What the task requires
Write out the listing below again, precisely as it is given.

Available data
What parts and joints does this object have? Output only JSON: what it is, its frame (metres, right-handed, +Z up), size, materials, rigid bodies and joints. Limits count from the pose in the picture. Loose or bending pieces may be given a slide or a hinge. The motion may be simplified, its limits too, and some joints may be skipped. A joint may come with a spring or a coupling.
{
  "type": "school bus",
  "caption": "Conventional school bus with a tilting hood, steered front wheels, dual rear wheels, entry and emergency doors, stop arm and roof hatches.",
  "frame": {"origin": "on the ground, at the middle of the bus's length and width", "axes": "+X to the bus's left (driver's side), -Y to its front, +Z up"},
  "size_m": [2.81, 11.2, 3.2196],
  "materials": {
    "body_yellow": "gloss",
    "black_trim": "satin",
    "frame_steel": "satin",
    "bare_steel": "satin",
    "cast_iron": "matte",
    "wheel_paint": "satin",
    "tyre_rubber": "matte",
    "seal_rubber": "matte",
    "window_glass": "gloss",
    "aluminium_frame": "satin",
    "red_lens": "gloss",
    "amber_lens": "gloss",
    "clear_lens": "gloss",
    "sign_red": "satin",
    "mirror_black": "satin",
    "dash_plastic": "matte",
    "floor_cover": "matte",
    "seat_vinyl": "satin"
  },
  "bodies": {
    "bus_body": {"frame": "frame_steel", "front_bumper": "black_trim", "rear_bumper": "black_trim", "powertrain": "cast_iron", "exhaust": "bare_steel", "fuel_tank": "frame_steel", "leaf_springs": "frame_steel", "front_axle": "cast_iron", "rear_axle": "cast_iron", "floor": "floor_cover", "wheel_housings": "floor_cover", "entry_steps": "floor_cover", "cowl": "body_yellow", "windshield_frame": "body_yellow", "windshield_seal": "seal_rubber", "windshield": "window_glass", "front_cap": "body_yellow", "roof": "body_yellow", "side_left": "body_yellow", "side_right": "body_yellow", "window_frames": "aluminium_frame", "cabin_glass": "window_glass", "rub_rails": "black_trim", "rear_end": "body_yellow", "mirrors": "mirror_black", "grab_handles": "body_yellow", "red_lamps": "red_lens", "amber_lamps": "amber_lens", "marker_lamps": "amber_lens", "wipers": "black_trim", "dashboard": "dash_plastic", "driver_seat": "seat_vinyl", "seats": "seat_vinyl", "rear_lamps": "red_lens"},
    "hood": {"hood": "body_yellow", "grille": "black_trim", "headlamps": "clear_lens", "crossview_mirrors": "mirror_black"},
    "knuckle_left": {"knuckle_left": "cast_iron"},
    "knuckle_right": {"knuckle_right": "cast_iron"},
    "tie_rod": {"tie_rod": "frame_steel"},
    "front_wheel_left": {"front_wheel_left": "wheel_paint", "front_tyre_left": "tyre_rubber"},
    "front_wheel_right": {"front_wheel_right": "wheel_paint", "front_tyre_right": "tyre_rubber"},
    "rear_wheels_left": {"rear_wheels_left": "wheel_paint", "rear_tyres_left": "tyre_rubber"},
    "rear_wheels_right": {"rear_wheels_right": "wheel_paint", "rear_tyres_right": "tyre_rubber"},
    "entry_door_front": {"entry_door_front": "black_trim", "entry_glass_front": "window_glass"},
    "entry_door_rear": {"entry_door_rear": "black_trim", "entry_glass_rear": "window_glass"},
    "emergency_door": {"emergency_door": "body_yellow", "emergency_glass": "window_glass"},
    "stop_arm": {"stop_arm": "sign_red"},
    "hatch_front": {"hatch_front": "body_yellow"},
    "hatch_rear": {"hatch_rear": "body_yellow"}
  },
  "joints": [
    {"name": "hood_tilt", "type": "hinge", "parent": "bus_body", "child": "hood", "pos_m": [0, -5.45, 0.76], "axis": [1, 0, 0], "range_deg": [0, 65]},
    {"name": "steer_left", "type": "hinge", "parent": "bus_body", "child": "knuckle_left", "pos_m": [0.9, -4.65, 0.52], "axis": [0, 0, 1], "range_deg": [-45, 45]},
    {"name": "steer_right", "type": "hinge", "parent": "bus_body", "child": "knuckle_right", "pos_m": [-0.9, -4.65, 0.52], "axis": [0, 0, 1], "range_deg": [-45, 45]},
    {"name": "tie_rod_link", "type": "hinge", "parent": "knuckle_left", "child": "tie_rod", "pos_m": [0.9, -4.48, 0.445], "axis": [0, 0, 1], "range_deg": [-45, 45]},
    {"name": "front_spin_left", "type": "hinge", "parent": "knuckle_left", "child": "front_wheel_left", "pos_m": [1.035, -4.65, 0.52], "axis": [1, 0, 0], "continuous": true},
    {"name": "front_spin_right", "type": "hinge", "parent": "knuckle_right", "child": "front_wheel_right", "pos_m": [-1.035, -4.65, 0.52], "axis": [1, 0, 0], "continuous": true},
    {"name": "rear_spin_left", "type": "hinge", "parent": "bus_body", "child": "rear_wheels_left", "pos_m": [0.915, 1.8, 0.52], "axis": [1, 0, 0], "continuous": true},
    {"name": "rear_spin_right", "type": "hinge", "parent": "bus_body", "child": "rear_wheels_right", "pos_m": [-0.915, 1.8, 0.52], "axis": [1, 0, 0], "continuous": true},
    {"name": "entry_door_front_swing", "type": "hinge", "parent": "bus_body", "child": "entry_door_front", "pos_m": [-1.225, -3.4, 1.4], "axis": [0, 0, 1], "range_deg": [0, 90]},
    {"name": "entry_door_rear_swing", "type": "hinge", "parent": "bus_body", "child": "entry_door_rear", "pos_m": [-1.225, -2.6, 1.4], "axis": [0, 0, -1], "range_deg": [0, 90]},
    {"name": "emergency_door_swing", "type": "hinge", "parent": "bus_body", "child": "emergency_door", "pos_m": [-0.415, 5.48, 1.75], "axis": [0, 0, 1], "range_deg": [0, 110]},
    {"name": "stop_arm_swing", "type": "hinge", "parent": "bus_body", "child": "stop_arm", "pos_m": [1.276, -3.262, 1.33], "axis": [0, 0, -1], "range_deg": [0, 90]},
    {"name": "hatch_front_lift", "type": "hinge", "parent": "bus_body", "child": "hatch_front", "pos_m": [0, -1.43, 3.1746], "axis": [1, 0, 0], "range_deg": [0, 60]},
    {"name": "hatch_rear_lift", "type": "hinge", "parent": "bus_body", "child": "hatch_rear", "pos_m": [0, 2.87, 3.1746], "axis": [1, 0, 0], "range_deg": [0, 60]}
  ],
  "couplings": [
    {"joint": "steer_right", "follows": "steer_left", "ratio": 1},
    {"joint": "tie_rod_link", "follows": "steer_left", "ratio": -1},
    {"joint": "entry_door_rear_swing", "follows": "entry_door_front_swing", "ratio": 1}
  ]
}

Task response
What parts and joints does this object have? Output only JSON: what it is, its frame (metres, right-handed, +Z up), size, materials, rigid bodies and joints. Limits count from the pose in the picture. Loose or bending pieces may be given a slide or a hinge. The motion may be simplified, its limits too, and some joints may be skipped. A joint may come with a spring or a coupling.
{
  "type": "school bus",
  "caption": "Conventional school bus with a tilting hood, steered front wheels, dual rear wheels, entry and emergency doors, stop arm and roof hatches.",
  "frame": {"origin": "on the ground, at the middle of the bus's length and width", "axes": "+X to the bus's left (driver's side), -Y to its front, +Z up"},
  "size_m": [2.81, 11.2, 3.2196],
  "materials": {
    "body_yellow": "gloss",
    "black_trim": "satin",
    "frame_steel": "satin",
    "bare_steel": "satin",
    "cast_iron": "matte",
    "wheel_paint": "satin",
    "tyre_rubber": "matte",
    "seal_rubber": "matte",
    "window_glass": "gloss",
    "aluminium_frame": "satin",
    "red_lens": "gloss",
    "amber_lens": "gloss",
    "clear_lens": "gloss",
    "sign_red": "satin",
    "mirror_black": "satin",
    "dash_plastic": "matte",
    "floor_cover": "matte",
    "seat_vinyl": "satin"
  },
  "bodies": {
    "bus_body": {"frame": "frame_steel", "front_bumper": "black_trim", "rear_bumper": "black_trim", "powertrain": "cast_iron", "exhaust": "bare_steel", "fuel_tank": "frame_steel", "leaf_springs": "frame_steel", "front_axle": "cast_iron", "rear_axle": "cast_iron", "floor": "floor_cover", "wheel_housings": "floor_cover", "entry_steps": "floor_cover", "cowl": "body_yellow", "windshield_frame": "body_yellow", "windshield_seal": "seal_rubber", "windshield": "window_glass", "front_cap": "body_yellow", "roof": "body_yellow", "side_left": "body_yellow", "side_right": "body_yellow", "window_frames": "aluminium_frame", "cabin_glass": "window_glass", "rub_rails": "black_trim", "rear_end": "body_yellow", "mirrors": "mirror_black", "grab_handles": "body_yellow", "red_lamps": "red_lens", "amber_lamps": "amber_lens", "marker_lamps": "amber_lens", "wipers": "black_trim", "dashboard": "dash_plastic", "driver_seat": "seat_vinyl", "seats": "seat_vinyl", "rear_lamps": "red_lens"},
    "hood": {"hood": "body_yellow", "grille": "black_trim", "headlamps": "clear_lens", "crossview_mirrors": "mirror_black"},
    "knuckle_left": {"knuckle_left": "cast_iron"},
    "knuckle_right": {"knuckle_right": "cast_iron"},
    "tie_rod": {"tie_rod": "frame_steel"},
    "front_wheel_left": {"front_wheel_left": "wheel_paint", "front_tyre_left": "tyre_rubber"},
    "front_wheel_right": {"front_wheel_right": "wheel_paint", "front_tyre_right": "tyre_rubber"},
    "rear_wheels_left": {"rear_wheels_left": "wheel_paint", "rear_tyres_left": "tyre_rubber"},
    "rear_wheels_right": {"rear_wheels_right": "wheel_paint", "rear_tyres_right": "tyre_rubber"},
    "entry_door_front": {"entry_door_front": "black_trim", "entry_glass_front": "window_glass"},
    "entry_door_rear": {"entry_door_rear": "black_trim", "entry_glass_rear": "window_glass"},
    "emergency_door": {"emergency_door": "body_yellow", "emergency_glass": "window_glass"},
    "stop_arm": {"stop_arm": "sign_red"},
    "hatch_front": {"hatch_front": "body_yellow"},
    "hatch_rear": {"hatch_rear": "body_yellow"}
  },
  "joints": [
    {"name": "hood_tilt", "type": "hinge", "parent": "bus_body", "child": "hood", "pos_m": [0, -5.45, 0.76], "axis": [1, 0, 0], "range_deg": [0, 65]},
    {"name": "steer_left", "type": "hinge", "parent": "bus_body", "child": "knuckle_left", "pos_m": [0.9, -4.65, 0.52], "axis": [0, 0, 1], "range_deg": [-45, 45]},
    {"name": "steer_right", "type": "hinge", "parent": "bus_body", "child": "knuckle_right", "pos_m": [-0.9, -4.65, 0.52], "axis": [0, 0, 1], "range_deg": [-45, 45]},
    {"name": "tie_rod_link", "type": "hinge", "parent": "knuckle_left", "child": "tie_rod", "pos_m": [0.9, -4.48, 0.445], "axis": [0, 0, 1], "range_deg": [-45, 45]},
    {"name": "front_spin_left", "type": "hinge", "parent": "knuckle_left", "child": "front_wheel_left", "pos_m": [1.035, -4.65, 0.52], "axis": [1, 0, 0], "continuous": true},
    {"name": "front_spin_right", "type": "hinge", "parent": "knuckle_right", "child": "front_wheel_right", "pos_m": [-1.035, -4.65, 0.52], "axis": [1, 0, 0], "continuous": true},
    {"name": "rear_spin_left", "type": "hinge", "parent": "bus_body", "child": "rear_wheels_left", "pos_m": [0.915, 1.8, 0.52], "axis": [1, 0, 0], "continuous": true},
    {"name": "rear_spin_right", "type": "hinge", "parent": "bus_body", "child": "rear_wheels_right", "pos_m": [-0.915, 1.8, 0.52], "axis": [1, 0, 0], "continuous": true},
    {"name": "entry_door_front_swing", "type": "hinge", "parent": "bus_body", "child": "entry_door_front", "pos_m": [-1.225, -3.4, 1.4], "axis": [0, 0, 1], "range_deg": [0, 90]},
    {"name": "entry_door_rear_swing", "type": "hinge", "parent": "bus_body", "child": "entry_door_rear", "pos_m": [-1.225, -2.6, 1.4], "axis": [0, 0, -1], "range_deg": [0, 90]},
    {"name": "emergency_door_swing", "type": "hinge", "parent": "bus_body", "child": "emergency_door", "pos_m": [-0.415, 5.48, 1.75], "axis": [0, 0, 1], "range_deg": [0, 110]},
    {"name": "stop_arm_swing", "type": "hinge", "parent": "bus_body", "child": "stop_arm", "pos_m": [1.276, -3.262, 1.33], "axis": [0, 0, -1], "range_deg": [0, 90]},
    {"name": "hatch_front_lift", "type": "hinge", "parent": "bus_body", "child": "hatch_front", "pos_m": [0, -1.43, 3.1746], "axis": [1, 0, 0], "range_deg": [0, 60]},
    {"name": "hatch_rear_lift", "type": "hinge", "parent": "bus_body", "child": "hatch_rear", "pos_m": [0, 2.87, 3.1746], "axis": [1, 0, 0], "range_deg": [0, 60]}
  ],
  "couplings": [
    {"joint": "steer_right", "follows": "steer_left", "ratio": 1},
    {"joint": "tie_rod_link", "follows": "steer_left", "ratio": -1},
    {"joint": "entry_door_rear_swing", "follows": "entry_door_front_swing", "ratio": 1}
  ]
}